Fluency sits at the critical midpoint between decoding and meaning-making. When word recognition becomes automatic, cognitive resources shift to comprehension.
Compare: Phonics vs. Fluency—phonics teaches how to decode; fluency develops speed and automaticity in decoding. A student who can sound out every word but reads painfully slowly has phonics skills but lacks fluency. Both must be addressed for comprehension to flourish.
These pillars focus on constructing meaning from text. While foundational skills get students into the text, vocabulary and comprehension determine whether they get anything out of it.
Compare: Vocabulary vs. Comprehension—vocabulary is necessary but not sufficient for comprehension. A student might know every word in a passage but still fail to grasp the main idea or make inferences. Comprehension requires vocabulary plus strategic thinking, text structure awareness, and background knowledge.
| Concept | Best Examples |
|---|---|
| Auditory-only skills | Phonemic awareness (rhyming, blending, segmenting sounds) |
| Print-based decoding | Phonics (sound-symbol correspondence, word attack) |
| Automaticity development | Fluency (repeated reading, prosody practice) |
| Word knowledge | Vocabulary (Tier 2 instruction, morphology, context clues) |
| Meaning construction | Comprehension (predicting, summarizing, inferencing) |
| Foundational/code-based | Phonemic awareness, Phonics |
| Language-based | Vocabulary, Comprehension |
| Sequential prerequisite | Phonemic awareness → Phonics → Fluency |
A kindergarten teacher claps out syllables and has students identify the first sound in spoken words—no letters are shown.

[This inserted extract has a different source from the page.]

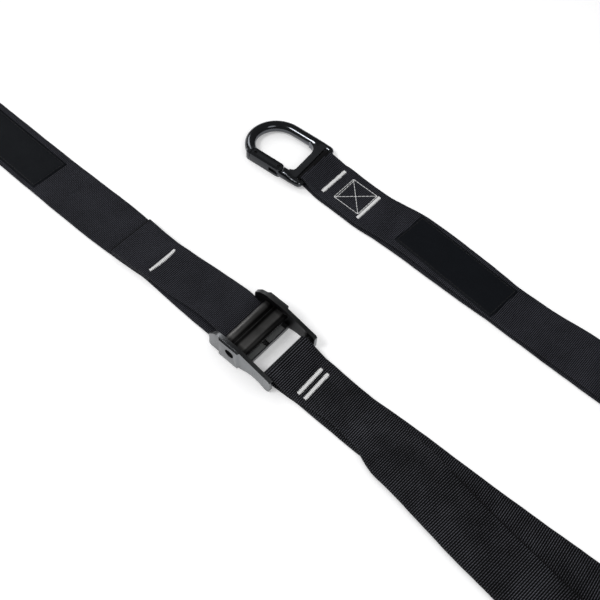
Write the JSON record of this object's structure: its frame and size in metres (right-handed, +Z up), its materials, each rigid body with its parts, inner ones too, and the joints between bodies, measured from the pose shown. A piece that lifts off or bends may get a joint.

Which pillar is this, and why does it matter that no print is involved?
Compare and contrast phonemic awareness and phonics instruction. What specific element must be present for an activity to qualify as phonics rather than phonemic awareness?
Why is fluency considered a "bridge" pillar? What happens to comprehension when a student has strong decoding skills but poor fluency?
A fourth-grader can read a science passage aloud perfectly but cannot explain what it means. Which pillars might be underdeveloped, and what instructional approaches would you recommend?
Explain how the five pillars build on each other sequentially. If you had to identify the one pillar that most directly predicts success with the others, which would you choose and why?